Monday, April 23, 2007

From acorns to oaks: Meanwhile, at the state capitol

Bellevue Police Department in Nebraska is reexamining its pursuit policy after a recent incident that could have endangered children at a local school, according to an article published in the Bellevue Leader.

During that pursuit, a man driving a stolen car drove onto a ball field. Even though no children were playing there at the time, the police department decided to evaluate its current policy.


Pursuits have Bellevue rethinking pursuit policy





(excerpt)


"Change comes about from change in the state law, or when we have a pursuit," said BPD Capt. Herb Evers. "If we have a pursuit that goes bad, God forbid we kill or injure someone - an innocent third party for example - that's probably going to change our pursuit policy and I think that has changed other departments' pursuit policies."


Evers is correct. Both the Los Angeles Police Department and Los Angeles County Sheriff's Department have reexamined their policies after serious incidents involving pursuits in their jurisdictions.

And they're not the only ones.


The Bellevue Police Department had its own past incidents which have brought scrutiny by the public into the department's practices.

(excerpt)


"I can tell you without naming names we have had officers disciplined for their actions in a pursuit," he said, pointing out a December 2005 chase where seven officers, five more than the limit of two, chased a man into Iowa.

"The first hint something is wrong is I have seven cruiser tapes on my desk. I'm saying please tell me we didn't have seven cars in the pursuit - we did."

For a variety of reasons, mistakes can be made. And even when mistakes aren't made, things can go wrong.

"Officers will sometimes lose control a little bit because of the excitement or the adrenaline rush, and they have a tendency to go wherever the vehicle goes that they are pursuing, which is really dangerous," Evers said.

"Because that's the idiot, we're the trained people."



The department has increased its training for both its newer officers and its more experienced ones and has an eight-page policy detailing when to begin pursuits and also when to terminate them.





Berkeley is one of the epicenters of the controversy surrounding the Copley Press ruling issued by the California State Supreme Court last summer and so there's been a lot of coverage of the issue in the Berkeley Daily Planet.

Last week, the newspaper published an article on the legislation which was initiated in both houses up at the state capitol. As has been reported, the state senate bill that was sponsored by Senate Majority Leader Gloria Romero narrowly passed 3-2 in its first appearance at the subcommittee level and votes were cast for or against it along partisan lines.

Casting supportive votes were Romero, Cedillo Gilbert and Mark Ridley-Thomas, who are all Democrats. Republicans David Cogdill and Bob Margett voted against it.

Still, compromises are expect to be made before the bill comes up for a vote again. Gilbert made that clear when he cast the deciding vote on Romero's bill to get it out of subcommittee.

The battle is expected to just get more fierce in the weeks and months ahead, but the issue is not expected to go away any time soon. And a defeat of either or both bills may just enliven the public debate further.

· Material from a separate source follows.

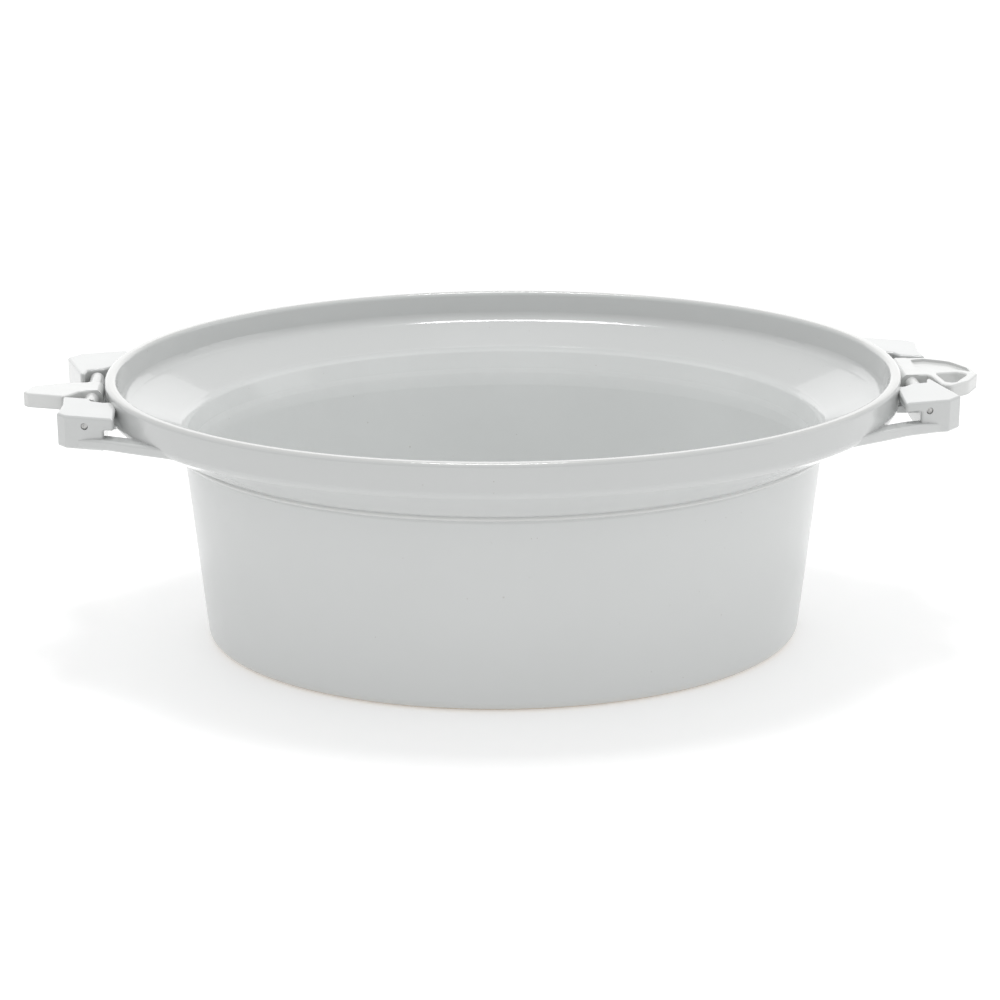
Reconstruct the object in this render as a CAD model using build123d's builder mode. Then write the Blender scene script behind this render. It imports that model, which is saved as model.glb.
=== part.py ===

Controversies like the one that hit Maywood Police Department among others have probably ensured that the discussions will continue to take place. As long as members of the public are pulled over by law enforcement officers or encounter them in the field and wonder if these officers have been fired from other police departments or even from their current one, these discussions will continue. With the environment in California making it tougher for police chiefs and sheriffs to fire law enforcement officers even for extremely serious misconduct, this discussion is one that's becoming more frequent at a very interesting point in history as the pendulum in the state of California begins to do what all pendulums do eventually.



Ed Exley: Why'd you become a cop?

Jack Vincennes: (long pause) I don't remember.

---L.A. Confidential(1997)


If you were to ask the law enforcement agency in your city or county how many officers it employed that were either fired from another agency and lateraled over, or were fired from that agency and then were reinstated, what would that agency's answer be? What could they tell you? What if like in the case of Maywood Police Department and no doubt other smaller agencies, there's a department filled with officers who are employed there after being fired elsewhere?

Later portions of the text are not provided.